Mrs. Patsy Goff, the mother of the bride, had been ill for some time, but was thought to be better, but that evening she grew worse and about dark she died.
She was originally Miss Prewitt and was sixty-five years of age. Funeral at
the residence this morning and burial in the Winchester Cemetery.
She leaves six sons and five daughters, to-wit: Thomas, Levi, James, John, Elisha and Caswell, Mrs. Henrietta Bedford, Mrs. Emma Browning, Mrs. Lizzie Bedford, Miss Margaret Goff and Mrs. Patsy Downing.

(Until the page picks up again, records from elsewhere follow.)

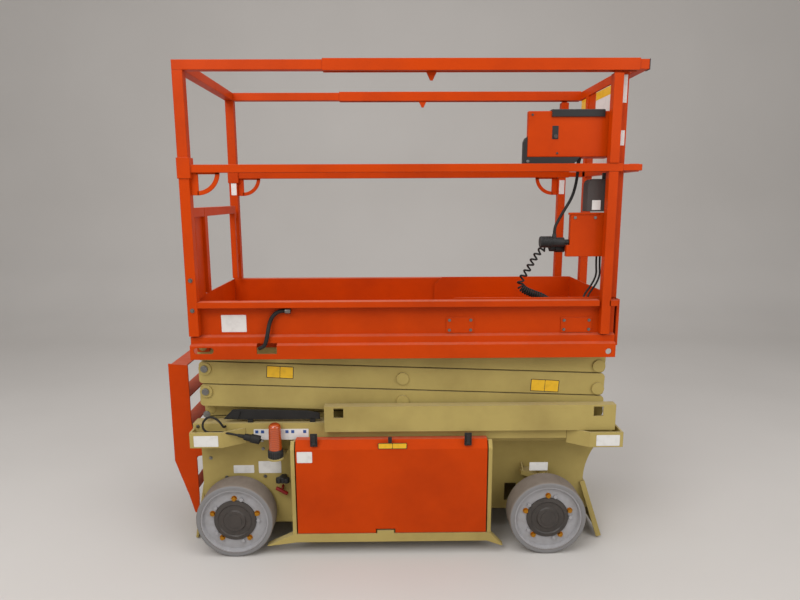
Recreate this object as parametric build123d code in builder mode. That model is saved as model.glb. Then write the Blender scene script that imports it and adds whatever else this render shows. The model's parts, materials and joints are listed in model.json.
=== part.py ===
from build123d import *
from math import atan2, cos, degrees, hypot, radians, sin, tan
import os

# Electric scissor lift. +X points to the steering end, +Z up, millimetres.
# The origin lies on the floor under the middle of the machine's outline.

os.makedirs("parts", exist_ok=True)

# ---------------------------------------------------------------- driving sizes
MACHINE_WIDTH = 760
WHEEL_DIAMETER = 323
TYRE_WIDTH = 100
TYRE_BORE = 284
REAR_AXLE_X = -669
FRONT_AXLE_X = 649
FIT = 0.05  # radial clearance of a pin in its bore
SEAT = 0.3  # gap between a bought part and what carries it
RUN = 5  # clearance between pieces that move past each other

PIN_LEFT_X = -780  # fixed pins of the scissor
PIN_RIGHT_X = 858  # sliding pins of the scissor, platform down
BASE_PIN_Z = 508
LEVEL_RISE = 98
LEVELS = 4
ARM_HEIGHT = 93
ARM_THICKNESS = 40
ARM_OVERHANG = 28
ARM_PIN_OFFSET = 18
SHAFT_RADIUS = 19
ROLLER_RADIUS = 28
HEAD_RADIUS = 26
HEAD_THICKNESS = 7

LANE_INNER = 150  # inner face of the lowest falling arm
LANE_MIDDLE = 200  # inner face of every rising arm
LANE_OUTER = 250  # inner face of the other falling arms
TRACK_REAR_X = 140

CHASSIS_REAR_X = -836
CHASSIS_FRONT_X = 921
BEAM_OUT_Y = 318
BEAM_IN_Y = 256
BEAM_TOP_Z = 572
BEAM_BOTTOM_Z = 496
WEB_BOTTOM_Z = 460
SHEET = 6
PLATE = 8
REAR_PLATE_Y = 270
REAR_PLATE_X = -823
FRONT_PLATE_Y = 188
FRONT_PLATE_BOTTOM_Z = 106
CHASSIS_BOTTOM_Z = 97
BAY_REAR_X = -411
BAY_FRONT_X = 393
BAY_ROOF_Z = 472
BAY_WALL_Y = 120
ARCH_X = 851  # the front side plate's upright edge, below its arch
ARCH_Z = 245
ARCH_RADIUS = 290

DOOR_OUT_Y = 370
DOOR_THICKNESS = 12
DOOR_TOP_Z = 512
DOOR_CREASE_Z = 474
LIP_WIDTH = 16

KINGPIN_Y = 240
KINGPIN_RADIUS = 18
KNUCKLE_RADIUS = 29
MOTOR_RADIUS = 65
BRACKET_BOTTOM_Z = 286
BRACKET_TOP_Z = 306
SPINDLE_RADIUS = 22

GUARD_REAR_X = -286
GUARD_OUT_Y = 345
GUARD_BOTTOM_Z = 541
GUARD_TOP_Z = 651
GUARD_THICKNESS = 5

DECK_REAR_X = -811
DECK_FRONT_X = 895
DECK_HALF_WIDTH = 367
DECK_SKIRT_BOTTOM_Z = 860
DECK_TOE_TOP_Z = 1092
DECK_WEB_Y = 330
DECK_UNDER_Z = 934
DECK_PLATE = 4

POST = 36
REAR_POST_X = -811
FRONT_POST_X = 821
POST_FOOT_Z = 955
MID_RAIL_Z = 1593
MID_RAIL = 30
TOP_RAIL_Z = 1964
TOP_RAIL = 36
RAIL_OUT_Y = 367

EXT_REAR_X = 211
EXT_FRONT_X = 926
EXT_TOE_Y = 318
EXT_TOE_TOP_Z = 1098
EXT_RAIL_REAR_X = -256
EXT_RAIL_FRONT_X = 945
SLEEVE = 43

GATE_X = -793
GATE_HINGE_Y = 326
GATE_LATCH_Y = -262
GATE_TOP_Z = 1465
GATE_BOTTOM_Z = 1110

CYLINDER_FOOT_DX = 600
CYLINDER_FOOT_DZ = -60
CYLINDER_EYE_DX = -600
CYLINDER_EYE_DZ = 60
BARREL_RADIUS = 42
ROD_RADIUS = 24

# ---------------------------------------------------------------- worked-out sizes
WHEEL_RADIUS = WHEEL_DIAMETER / 2
AXLE_Z = WHEEL_RADIUS
WHEEL_OUT_Y = MACHINE_WIDTH / 2
WHEEL_IN_Y = WHEEL_OUT_Y - TYRE_WIDTH
SPAN = PIN_RIGHT_X - PIN_LEFT_X
MID_X = (PIN_LEFT_X + PIN_RIGHT_X) / 2
BEAM_RISE = LEVEL_RISE / 2 - ARM_PIN_OFFSET
BEAM_SLOPE = degrees(atan2(2 * BEAM_RISE, SPAN))
BEAM_LENGTH = SPAN + 2 * ARM_OVERHANG
BORE = SHAFT_RADIUS + FIT
HEAD_IN_Y = LANE_OUTER + ARM_THICKNESS + SEAT
HEAD_OUT_Y = HEAD_IN_Y + HEAD_THICKNESS
DECK_TOP_Z = DECK_UNDER_Z + DECK_PLATE
TRACK_Z = BASE_PIN_Z - ROLLER_RADIUS - SEAT
DOOR_HINGE_Y = DOOR_OUT_Y - DOOR_THICKNESS / 2
DOOR_HINGE_Z = CHASSIS_BOTTOM_Z + DOOR_THICKNESS / 2


# ---------------------------------------------------------------- shaping helpers
def bar(x0, x1, y0, y1, z0, z1, mode=Mode.ADD):
    """A straight plate or bar between two corners."""
    with Locations(((x0 + x1) / 2, (y0 + y1) / 2, (z0 + z1) / 2)):
        Box(x1 - x0, y1 - y0, z1 - z0, mode=mode)


def side_sheet(points, y0, y1, mode=Mode.ADD):
    """A plate seen from the side: (x, z) corners, from y0 to y1."""
    with BuildSketch(Plane.XZ.offset(-y0)) as outline:
        with BuildLine():
            Polyline(*points, close=True)
        make_face()
    extrude(outline.sketch, amount=y0 - y1, mode=mode)


def long_section(points, x0, x1, mode=Mode.ADD):
    """A rolled or folded section along X: (y, z) corners."""
    with BuildSketch(Plane.YZ.offset(x0)) as outline:
        with BuildLine():
            Polyline(*points, close=True)
        make_face()
    extrude(outline.sketch, amount=x1 - x0, mode=mode)


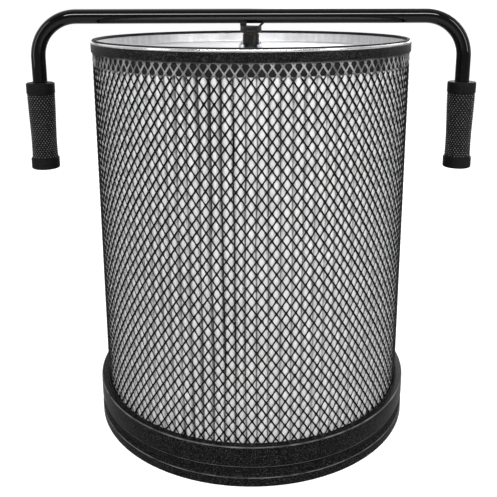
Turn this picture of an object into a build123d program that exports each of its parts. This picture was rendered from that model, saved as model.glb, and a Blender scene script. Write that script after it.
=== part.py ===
from build123d import *
from math import asin, cos, pi, radians, sin
import os

# Canister filter of a dust collector, in millimetres.
# Z is up and is the centreline that the handle turns about. Z = 0 is the lower lip of the base
# ring. X runs along the handle, from the left grip to the right one, and -Y is the front.

# ---- Driving dimensions ----

# Cage and filter media
cage_radius = 239.5
cage_wall = 1.2
pleat_count = 96
pleat_depth = 41.5
pleat_fold = 3.2
media_thickness = 0.9
seam_width = 12.0
seam_thickness = 0.6
seam_angle = 194.0
seam_to_pleats = 0.3

# Base ring, pressed from sheet
base_sheet = 1.5
base_bend = 1.6
shoulder_width = 12.0
shoulder_height = 62.0
groove_top = 31.0
groove_bottom = 14.0
groove_depth = 5.0
channel_depth = 14.0
channel_gap = 0.5
lower_potting_depth = 9.0
potting_margin = 1.0
gasket_width = 27.0
gasket_thickness = 8.0

# Lid, band and trim
rim_height = 600.0
band_sheet = 1.8
band_height = 12.0
bead_height = 4.0
bead_stand = 0.5
bead_round = 1.7
lid_sheet = 1.2
lid_recess = 18.0
upper_potting_depth = 15.0
edging_thickness = 1.2
edging_rise = 1.8
edging_skirt = 2.6
edging_round = 0.6

# Bearing housing on the lid
flange_side = 38.0
flange_thickness = 4.0
flange_corner = 3.0
post_diameter = 25.0
post_height = 20.4
stud_diameter = 5.0
stud_spacing = 27.0
stud_reach = 5.0
stud_head_diameter = 10.0
stud_head_height = 2.5
nut_flats = 8.0
nut_thickness = 4.0
nut_turn = 13.0
washer_diameter = 9.6
washer_thickness = 1.0
backing_side = 60.0
backing_thickness = 3.0
bush_diameter = 18.0
bush_flange = 23.0
bush_flange_thickness = 1.5

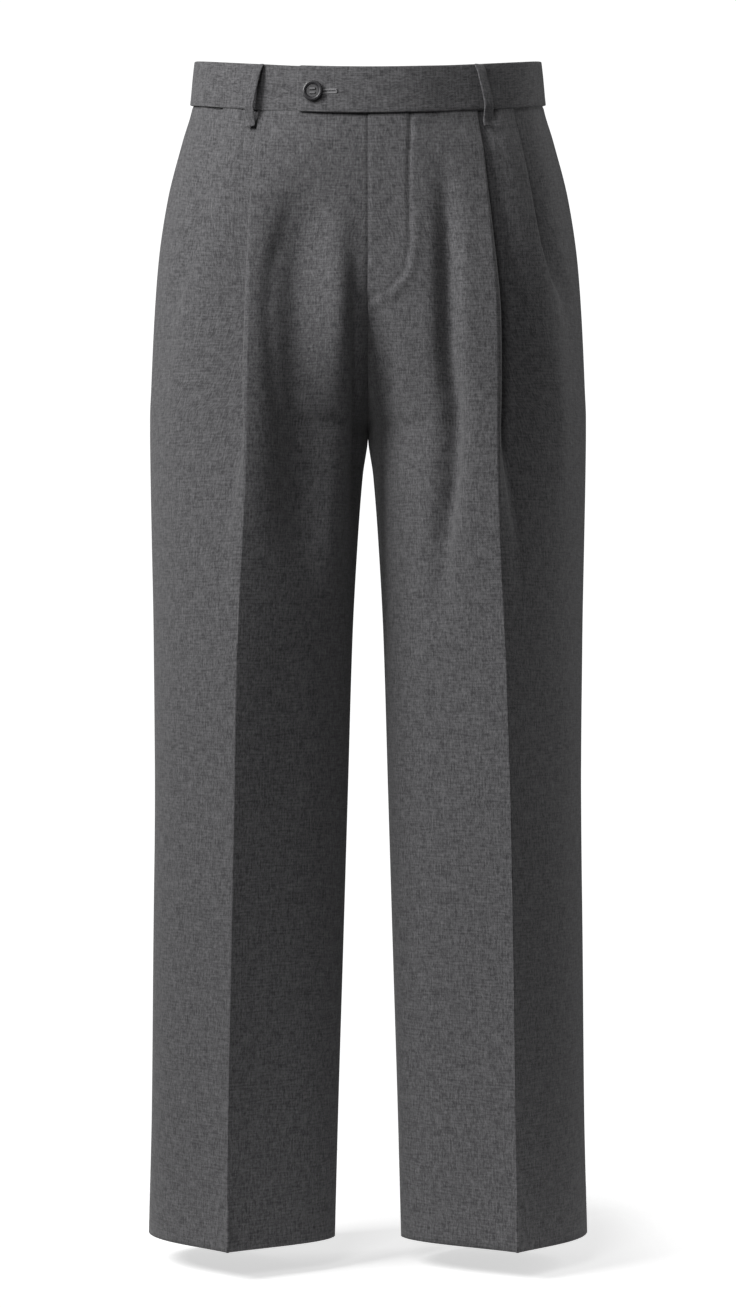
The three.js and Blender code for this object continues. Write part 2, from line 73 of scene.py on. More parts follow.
@dataclass(frozen=True)
class Cloth:
    """Sizes of the cloth, and the levels of its seams.

    Attributes:
        wall: The visible cloth's thickness.
        cad_wall: The CAD cloth's thickness.
        seam: Gap between two pieces; below 0 they overlap, so that no light comes through.
        hem_wall: Thickness of the turned-up hem.
        hem_depth: Height of the turn-up.
        band_top: Level of the waistband's top.
        band_foot: Level of the waist seam.
        crotch: Level of the fork.
        hem: Level of the hem.
        tilt_fades: How far below the waist seam the waist's tilt dies out.
        tilt: The tilt's slope and curve, as height over depth and over depth squared.
        fly_width: Where the fly's lap ends, from the centre.
        fly_bottom: Level of the lap's lower end.
        fly_lift: How far the lap stands off.
    """

    wall: float = 1.0
    cad_wall: float = 1.2
    seam: float = -0.6
    hem_wall: float = 2.4
    hem_depth: float = 40.0
    band_top: float = 26.0
    band_foot: float = -13.0
    crotch: float = -303.0
    hem: float = -1008.0
    tilt_fades: float = 317.0
    tilt: tuple[float, float] = (0.1625, 0.000584)
    fly_width: float = 37.0
    fly_bottom: float = -180.0
    fly_lift: float = 1.6


CLOTH = Cloth()


def smooth(v: Array) -> Array:
    """Eases v from 0 to 1 with level ends.

    Args:
        v: Any values; those outside 0 to 1 are held.

    Returns:
        The eased values.
    """
    t = np.clip(v, 0, 1)
    return t * t * (3 - 2 * t)


class ColumnTable:
    """A short table whose named columns are read as smooth functions of the first, the level."""

    def __init__(self, columns: list[str], rows: list[tuple[float, ...]]) -> None:
        """Works out each column's slopes so that no curve overshoots its rows.

        Args:
            columns: Names of the columns after the level.
            rows: One row per level, from the top down.
        """
        data = np.array(rows, float)[::-1]
        self.columns, self.level, self.value = columns, data[:, 0], data[:, 1:]
        step = np.diff(self.value, axis=0) / np.diff(self.level)[:, None]
        a, b = step[:-1], step[1:]
        mean = np.where(a * b > 0, 2 * a * b / np.where(a + b == 0, 1, a + b), 0)
        self.slope = np.vstack([step[:1], mean, step[-1:]])

    def __call__(self, level: Array) -> dict[str, Array]:
        """Reads every column.

        Args:
            level: Levels, in any shape.

        Returns:
            Each column's values, in that shape, by name.
        """
        q = np.clip(level, self.level[0], self.level[-1])
        k = np.clip(np.searchsorted(self.level, q) - 1, 0, len(self.level) - 2)
        h = self.level[k + 1] - self.level[k]
        t = (q - self.level[k]) / h
        weights = (
            (1 + 2 * t) * (1 - t) ** 2,
            t * t * (3 - 2 * t),
            h * t * (1 - t) ** 2,
            -h * t * t * (1 - t),
        )
        out = {}
        for c, name in enumerate(self.columns):
            terms = (self.value[k, c], self.value[k + 1, c], self.slope[k, c], self.slope[k + 1, c])
            out[name] = sum(w * v for w, v in zip(weights, terms))
        return out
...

The sympathy of a host of friends go out to the stricken family in this sorrowful ending of a day of joy. – Winchester Democrat.
John Hedges Goff, May 9, 1821 – May 23, 1901. Martha Chandler Prewitt Goff, December 8, 1830 – June 3, 1896. Winchester Cemetery, Clark County, Kentucky.
The Evening Bulletin, Maysville, Mason County, Kentucky
Friday, May 24, 1901
Died Thursday Morning
Father of Mrs. John R. Downing Passes Away at His Home in Clark County
Mr. John Hedges Goff, in his eighty-first year, died early Thursday morning at his home at Indian Fields, Clark County, of old age. The funeral takes place at Winchester at noon today.
Mr. Goff was the father of thirteen children, ten of whom survive, among those surviving being Mrs. John R. Downing, of Washington.
Mr. Goff was a prominent breeder of Shorthorn cattle and was instrumental in the building of the Kentucky Union railroad.
The Winchester Democrat, Clark County, Kentucky
Friday, May 25, 1901
Mr. John Hedges Goff died shortly after midnight Wednesday at his home at Indian Fields, of old age, he being in his eighty-first year. The remains were interred in the Winchester Cemetery, with services at the grave. His wife, formerly Miss Martha Prewitt, died in 1895; three children are also dead, and ten survive, viz: Thomas Goff, of Lexington; Mrs. H. C. Bedford and Levi Goff, of Winchester; Mrs. Emma Browning and John Goff, of Jackson; Elisha Goff, Caswell Goff and Miss Margaret Goff, of Clark County; Mrs. Lizzie Bedford, of Columbia, Mo., and Mrs. Patsy Downing, of Mason County. Mr. Goff was born at Indian Fields and had lived there all his life. Although for many years one of the most popular and prominent men in the county, he never held political office, but for many years had been an Elder in Bethlehem Christian Church. He was devoted to public improvements, and was a prominent breeder of Shorthorn cattle. He was instrumental in building the Iron Works turnpike and Kentucky Union Railroad, in both of which he lost money, resulting in financial embarrassment later. He was a good neighbor and a splendid citizen, and his death is a loss to the whole community. A singular coincidence was that his death occurred on the anniversary of the marriage of his favorite granddaughter, Mattie Bedford.
The Winchester Democrat, Clark County, Kentucky
Tuesday, May 21, 1901
Friday we attended the burial of our old friend and brother and former neighbor, John H. Goff. And while standing near the group of weeping children, and looking down into the empty grave, which would soon receive and for ever hide from view the mortal remains of our dear old friend, our mind wandered back to our boyhood days; we saw in those long bygone years the luxurious, beautiful, prosperous and happy home of John H. Goff. No farm in this entire section of the county was more fertile and kept in a higher state of cultivation. The home was prosperous because intelligence and industry were combined in tilling the soil and in managing its various departments and products. It was a religious home where parents and children were accustomed to meet together around the family altar and enjoy sweet communion with their Maker. The widow and orphan, the poor and needy and distressed never left his home empty handed. The world has in truth been made happier and better by this good man having lived in it. His sons can do no better than emulate the life and character of their father.